Daily Archives: December 13, 2011

The Falling Light

These are the days of lamps and light. Small flickering, twinkling and flashing pinpoints cut through the darkness; a concerted effort from every theological tradition to counter the thick black shroud of December. We commute to work before the British sun can turn the sky the colour of overly-milked tea. By mid afternoon the light’s feint heartbeat slows, fades and then succumbs to the darkness. The electric candles are lit in windows, mimicking the sweeping headlights of cars as we make our way home. It is the light of heaven; manufactured and uniform. It is Rama and Sita’s triumphant journey home. It is oil sucked from the streets to keep the menorah burning.

Londoners, perpetually dressed in black, shuffle across those oily roads. They are barely glimpsed in the car head lamps. Shadows compete in the glare turning the pedestrians into ghostly shadows roaming purgatory and searching for some homely peace.

We are moths. Fluttering and darting through the inky city streets we seek out the pinpoints of light. It is safety and comfort. It is responsibilities put down for a collective breath.

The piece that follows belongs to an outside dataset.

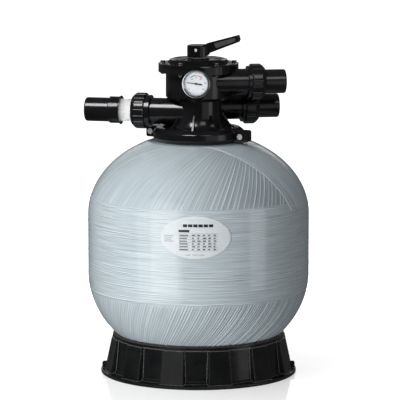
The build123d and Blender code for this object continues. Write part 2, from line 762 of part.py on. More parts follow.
with BuildPart() as gauge_stem:
    with BuildSketch(gauge_plane.offset(68)):
        Circle(6.4)
    extrude(amount=18)
    with BuildSketch(gauge_plane.offset(84.2)):
        RegularPolygon(7, 6, major_radius=False)
    extrude(amount=8)
    with BuildSketch(gauge_plane.offset(92)):
        Circle(5.5)
    extrude(amount=GAUGE_BACK - 92 + 2)
    with BuildSketch(gauge_plane.offset(67)):
        Circle(2)
    extrude(amount=30, mode=Mode.SUBTRACT)
keep(gauge_stem, "gauge_stem")

# Half-section plane of the gauge: local x is the radius, local y runs forwards along its axis
gauge_axis = Axis(gauge_plane.origin, gauge_plane.z_dir)
gauge_section = Plane(
    origin=gauge_plane.origin, x_dir=gauge_plane.x_dir, z_dir=gauge_plane.y_dir * -1
)
with BuildPart() as gauge_case:
    with BuildSketch(gauge_section):
        with BuildLine():
            Polyline(
                (5.5, GAUGE_BACK),
                (GAUGE_CASE_R - 2.5, GAUGE_BACK),
                (GAUGE_CASE_R, GAUGE_BACK + 2.5),
                (GAUGE_CASE_R, 110),
                (GAUGE_CASE_R - CASE_WALL, 110),
                (GAUGE_CASE_R - CASE_WALL, GAUGE_BACK + 2),
                (5.5, GAUGE_BACK + 2),
                close=True,
            )
        make_face()
    revolve(axis=gauge_axis)
keep(gauge_case, "gauge_case")

with BuildPart() as gauge_bourdon:
    with BuildSketch(gauge_section):
        with Locations((17, GAUGE_BACK + 4.2)):
            Circle(1.6)
    revolve(axis=gauge_axis, revolution_arc=250)
keep(gauge_bourdon, "gauge_bourdon")

with BuildPart() as gauge_dial:
    with BuildSketch(gauge_plane.offset(DIAL_L)):
        Circle(DIAL_R)
        Circle(2.0, mode=Mode.SUBTRACT)
    extrude(amount=0.8)
keep(gauge_dial, "gauge_dial")

with BuildPart() as gauge_needle:
    with BuildSketch(gauge_plane.offset(NEEDLE_L)):
        with Locations(Location((0, 0, 0), (0, 0, NEEDLE_ANGLE))):
            Polygon((-14, -1.9), (-14, 1.9), (0, 1.3), (21, 0.45), (21, -0.45), (0, -1.3), align=None)
        Circle(2.8)
    extrude(amount=0.7)
    with BuildSketch(gauge_plane.offset(DIAL_L - 2.5)):
        Circle(1.2)
    extrude(amount=6)
keep(gauge_needle, "gauge_needle")

with BuildPart() as gauge_lens:
    with BuildSketch(gauge_plane.offset(LENS_L)):
        Circle(DIAL_R)
    extrude(amount=1.6)
keep(gauge_lens, "gauge_lens")

with BuildPart() as gauge_bezel:
    with BuildSketch(gauge_section):
        with BuildLine():
            Polyline(
                (GAUGE_CASE_R + 0.05, 103),
                (BEZEL_R, 103),
                (BEZEL_R, GAUGE_FRONT),
                (30.5, GAUGE_FRONT),
                (WINDOW_OPENING_R, GAUGE_FRONT - 1.8),
                (WINDOW_OPENING_R, 110.1),
                (GAUGE_CASE_R + 0.05, 110.1),
                close=True,
            )
        make_face()
        fillet(vertices().sort_by(Axis.Y)[-2:].sort_by(Axis.X)[-1], 2.4)
    revolve(axis=gauge_axis)
keep(gauge_bezel, "gauge_bezel")

# ---------------------------------------------------------------- unions


def port_section(plane):
    """Half-section plane of a port: local x is the radius, local y runs outwards along its axis."""
    return Plane(origin=plane.origin, x_dir=plane.x_dir, z_dir=plane.y_dir * -1)


def port_axis(plane):
    """The port's centre line."""
    return Axis(plane.origin, plane.z_dir)


def union_nut(plane, start, node):
    """A fluted union nut: a straight grip, then a taper down to the tail."""
    end = start + NUT_LENGTH
    taper_start = end - 10.5
    with BuildPart() as nut:
        with BuildSketch(plane.offset(start)):
            Circle(NUT_R + 1)
            with PolarLocations(NUT_R + 0.6, NUT_FLUTES):
                Circle(2.2, mode=Mode.SUBTRACT)
        extrude(amount=end - start)
        with BuildSketch(port_section(plane)):
            with BuildLine():
                Polyline(
                    (THREAD_R + 0.4, start),
                    (NUT_R - 1.5, start),
                    (NUT_R, start + 1.5),
                    (NUT_R, taper_start),
                    (NUT_R - 2, taper_start + 3.5),
                    (NUT_R - 8.5, end),
                    (TAIL_R + 0.6, end),
                    (TAIL_R + 0.6, FACE_L + TAIL_FLANGE_THICK + 0.3),
                    (THREAD_R + 0.4, FACE_L + TAIL_FLANGE_THICK + 0.3),
                    close=True,
                )
            make_face()
        revolve(axis=port_axis(plane), mode=Mode.INTERSECT)
    keep(nut, node)


def union_oring(plane, node):
    """The O-ring that seals the tail's flange against the port's face."""
    with BuildPart() as ring:
        with BuildSketch(port_section(plane)):
            with Locations((FACE_GROOVE_R, FACE_L - 1.15)):
                Circle(1.3)
        revolve(axis=port_axis(plane))
    keep(ring, node)


def plain_tail(plane, node):
    """A union tail: flange under the nut, then a solvent-weld socket for the pipe."""
    with BuildPart() as tail:
        with BuildSketch(port_section(plane)):
            with BuildLine():
                Polyline(
                    (TAIL_BORE_R, FACE_L + 0.2),
                    (TAIL_FLANGE_R, FACE_L + 0.2),
                    (TAIL_FLANGE_R, FACE_L + TAIL_FLANGE_THICK),
                    (TAIL_R, FACE_L + TAIL_FLANGE_THICK),
                    (TAIL_R, RIGHT_TAIL_END - 3),
                    (TAIL_R - 1.6, RIGHT_TAIL_END),
                    (SOCKET_R, RIGHT_TAIL_END),
                    (SOCKET_R, RIGHT_TAIL_END - SOCKET_DEPTH),
                    (TAIL_BORE_R, RIGHT_TAIL_END - SOCKET_DEPTH),
                    close=True,
                )
            make_face()
        revolve(axis=port_axis(plane))
    keep(tail, node)


for label, plane in (("pump", pump_plane), ("return", return_plane)):
    union_nut(plane, RIGHT_NUT_START, f"{label}_union_nut")
    union_oring(plane, f"{label}_union_oring")
    plain_tail(plane, f"{label}_tail")

union_nut(waste_plane, WASTE_NUT_START, "waste_union_nut")
union_oring(waste_plane, "waste_union_oring")

with BuildPart() as sight_glass:
    with BuildSketch(port_section(waste_plane)):
        with BuildLine():
            Polyline(
                (GLASS_BORE_R, FACE_L + 0.2),
                (TAIL_FLANGE_R, FACE_L + 0.2),
                (TAIL_FLANGE_R, FACE_L + TAIL_FLANGE_THICK),
                (GLASS_R, FACE_L + TAIL_FLANGE_THICK),
                (GLASS_R, GLASS_END),
                (GLASS_BORE_R, GLASS_END),
                close=True,
            )
        make_face()
        fillet(vertices().sort_by(Axis.Y)[2:4].sort_by(Axis.X)[0], 1.5)
    revolve(axis=port_axis(waste_plane))
keep(sight_glass, "sight_glass")

with BuildPart() as waste_tail:
    with BuildSketch(port_section(waste_plane)):
        with BuildLine():
            Polyline(
                (GLASS_R + 0.1, LEFT_TAIL_START),
                (TAIL_LIP_R, LEFT_TAIL_START),
                (TAIL_LIP_R, LEFT_TAIL_START + 1.2),
                (TAIL_COLLAR_R, LEFT_TAIL_START + 4),
                (TAIL_COLLAR_R, LEFT_TAIL_START + 26),
                (TAIL_COLLAR_R - 1.4, LEFT_TAIL_START + 28),
                (TAIL_R, LEFT_TAIL_START + 28),
                (TAIL_R, LEFT_TAIL_END - 3),
                (TAIL_R - 1.6, LEFT_TAIL_END),
                (SOCKET_R, LEFT_TAIL_END),
                (SOCKET_R, LEFT_TAIL_END - SOCKET_DEPTH),
                (TAIL_BORE_R, LEFT_TAIL_END - SOCKET_DEPTH),
                (TAIL_BORE_R, GLASS_END + 0.3),
                (GLASS_R + 0.1, GLASS_END + 0.3),
                close=True,
            )
        make_face()
    revolve(axis=port_axis(waste_plane))
    with BuildSketch(waste_plane.offset(LEFT_TAIL_START + 3)):
        with PolarLocations(TAIL_COLLAR_R + 0.2, 12):
            Rectangle(1.6, 2.2)
    extrude(amount=26)
keep(waste_tail, "waste_tail")

# ---------------------------------------------------------------- underdrain

with BuildPart() as standpipe:
    with BuildSketch(Plane.XY.offset(HUB_SOCKET_Z + 0.2)):
        Circle(PIPE_R)
        Circle(PIPE_R - 2.4, mode=Mode.SUBTRACT)
    extrude(amount=COLUMN_STOP_Z - HUB_SOCKET_Z - 0.6)
keep(standpipe, "standpipe")

with BuildPart() as lateral_hub:
    with BuildSketch(Plane.XY.offset(LATERAL_HUB_Z)):
        Circle(LATERAL_HUB_R)
    extrude(amount=50)
    chamfer(lateral_hub.edges().group_by(Axis.Z)[0], 6)
    with BuildSketch(Plane.XY.offset(LATERAL_HUB_Z + 6)):
        Circle(26)
    extrude(amount=HUB_SOCKET_Z - LATERAL_HUB_Z - 6, mode=Mode.SUBTRACT)
    with BuildSketch(Plane.XY.offset(HUB_SOCKET_Z)):
        Circle(PIPE_R + 0.1)
    extrude(amount=20, mode=Mode.SUBTRACT)
    for index in range(LATERAL_COUNT):
        with BuildSketch(Plane.YZ.rotated((0, 0, index * 360 / LATERAL_COUNT)).offset(20)):
            with Locations((0, LATERAL_Z)):
                Circle(LATERAL_R + 0.1)
        extrude(amount=30, mode=Mode.SUBTRACT)
keep(lateral_hub, "lateral_hub")

# One slotted finger, then a ring of them
with BuildPart() as finger:
    with BuildSketch(Plane.YZ.offset(28)):
        with Locations((0, LATERAL_Z)):
            Circle(LATERAL_R)
    extrude(amount=LATERAL_END - 28)
    chamfer(finger.edges().group_by(Axis.X)[-1], 2)
    with BuildSketch(Plane.YZ.offset(27)):
        with Locations((0, LATERAL_Z)):
            Circle(LATERAL_R - 2)
    extrude(amount=LATERAL_END - 31, mode=Mode.SUBTRACT)
    with BuildSketch(Plane.XZ.offset(-20)):
        with Locations((105, LATERAL_Z - 9)):
            with GridLocations(9, 10, 12, 1):
                Rectangle(0.8, 8)
    extrude(amount=40, mode=Mode.SUBTRACT)

with BuildPart() as laterals:
    with PolarLocations(0, LATERAL_COUNT):
        add(finger.part)
keep(laterals, "laterals")

with BuildPart() as top_diffuser:
    with BuildSketch(Plane.XY.offset(DIFFUSER_Z)):
        Circle(DIFFUSER_R)
        Circle(PIPE_R + 0.4, mode=Mode.SUBTRACT)
    extrude(amount=22)
    with BuildSketch(Plane.XY.offset(DIFFUSER_Z + 4)):
        Circle(DIFFUSER_R - 3)
        Circle(PIPE_R + 3.4, mode=Mode.SUBTRACT)
    extrude(amount=20, mode=Mode.SUBTRACT)
    with BuildSketch(Plane.XY.offset(DIFFUSER_Z - 1)):
        with PolarLocations(43, 24):
            SlotOverall(24, 3)
    extrude(amount=8, mode=Mode.SUBTRACT)
keep(top_diffuser, "top_diffuser")

# ---------------------------------------------------------------- drain

with BuildPart() as drain_spigot:
    with BuildSketch(drain_plane.offset(-18)):
        Circle(DRAIN_BORE_R - 0.3)
    extrude(amount=40)
    with BuildSketch(drain_plane.offset(0.1)):
        Circle(22)
    extrude(amount=5)
    with BuildSketch(drain_plane.offset(-23)):
        Circle(9)
    extrude(amount=50, mode=Mode.SUBTRACT)
keep(drain_spigot, "drain_spigot")

with BuildPart() as drain_locknut:
    with BuildSketch(drain_plane.offset(-TANK_WALL - 2.2)):
        RegularPolygon(21, 6)
        Circle(DRAIN_BORE_R - 0.3, mode=Mode.SUBTRACT)
    extrude(amount=-8)
keep(drain_locknut, "drain_locknut")

with BuildPart() as drain_cap:
    with BuildSketch(drain_plane.offset(6.5)):
        Circle(19)
        with PolarLocations(19.6, 12):
            Circle(1.6, mode=Mode.SUBTRACT)
    extrude(amount=21)
    with BuildSketch(drain_plane.offset(6)):
        Circle(DRAIN_BORE_R)
    extrude(amount=18.2, mode=Mode.SUBTRACT)
keep(drain_cap, "drain_cap")

with BuildPart() as drain_oring:
    with BuildSketch(drain_plane.offset(22.1)):
        Circle(13)
        Circle(9.5, mode=Mode.SUBTRACT)
    extrude(amount=1.9)
keep(drain_oring, "drain_oring")
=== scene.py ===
"""Looks for a top-mount pool sand filter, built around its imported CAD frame. All lengths are in metres."""

import json
import math

import bpy
import numpy as np
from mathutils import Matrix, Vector


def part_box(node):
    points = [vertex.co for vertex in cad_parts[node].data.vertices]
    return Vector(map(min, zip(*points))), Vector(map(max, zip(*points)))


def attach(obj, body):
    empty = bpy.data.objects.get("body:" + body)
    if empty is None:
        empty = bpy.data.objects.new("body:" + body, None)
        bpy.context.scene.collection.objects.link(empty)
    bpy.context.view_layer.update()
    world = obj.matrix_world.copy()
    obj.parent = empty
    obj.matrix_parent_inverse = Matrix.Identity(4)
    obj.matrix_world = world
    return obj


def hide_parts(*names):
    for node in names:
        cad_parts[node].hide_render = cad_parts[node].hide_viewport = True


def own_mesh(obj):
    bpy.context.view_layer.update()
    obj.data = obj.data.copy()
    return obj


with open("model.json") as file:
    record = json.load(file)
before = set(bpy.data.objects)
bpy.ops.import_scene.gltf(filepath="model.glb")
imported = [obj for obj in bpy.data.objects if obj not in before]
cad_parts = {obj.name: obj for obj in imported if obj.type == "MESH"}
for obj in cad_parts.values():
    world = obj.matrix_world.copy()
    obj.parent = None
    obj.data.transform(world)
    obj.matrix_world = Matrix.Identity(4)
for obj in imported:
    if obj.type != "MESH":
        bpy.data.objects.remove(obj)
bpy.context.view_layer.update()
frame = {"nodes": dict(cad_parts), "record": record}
NODES = frame["nodes"]
SLOTS = {row["node"]: row["material_slot"] for row in frame["record"]["subparts"]}
MATERIALS = {}
MM = 0.001
rng = np.random.default_rng(7)

# The room's light on rough faces and in reflections, and the directions over which the white card fades in
ROOM = 0.26
ROOM_GLOSS = 0.07
CARD_BACK = (0.90, 0.95)
CARD_UP = (0.13, 0.18)

# The camera: a long lens, a little above the object
LENS = 266
SENSOR = 36
CAMERA_AIM = Vector((0.0036, 0, 0.415))
CAMERA_BACK = 7.0
CAMERA_Z = 1.462

# The floor, and its glow at a near and a far distance: weaker near the object, a painted shadow round it
FLOOR_R = 30.0
FLOOR_SIDES = 96
GLOW_AND_SHADOW_REACH = (0.25, 1.2)
GLOW_AND_SHADOW = (0.5, 1.1)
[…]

In the school’s Year 3 classroom, today, the lights came crashing down. This was no symbolic act, dear readers; no. This was literal and real. The long fluorescent strips which turn the whole building the same uniform colour were somehow faulty. Some might call them jealous that their constant, unwavering, industrial and institutional light was over-looked for Christmas’ gaudy sparkle.

But the lengthy tubes of white chose today to make their presence felt. How long one dangled over the head of 8 year olds in a geography lesson will remain unknown. Perhaps it had hung like the Sword of Damocles yearning to be stared at by some young eye bored with making paper-mache maps of the River Ganges. And when no glance was forthcoming, it carried out its unknown threat: crashing down on the head of two young pupils.

Luckily no one was hurt. Not badly. A small cut on the hand for one, an even slighter bump on the head for the other. We were lucky. The local government inspectors will be on site in the morning, well before the British sky accepts its first steep from a tea-bag sun. They will carry clip boards and look up at the ceiling. The other long fluorescent strips will hum to each other, smug in the martyrdom of their fallen comrade and now with the full attention of a holiday-dazzled populate.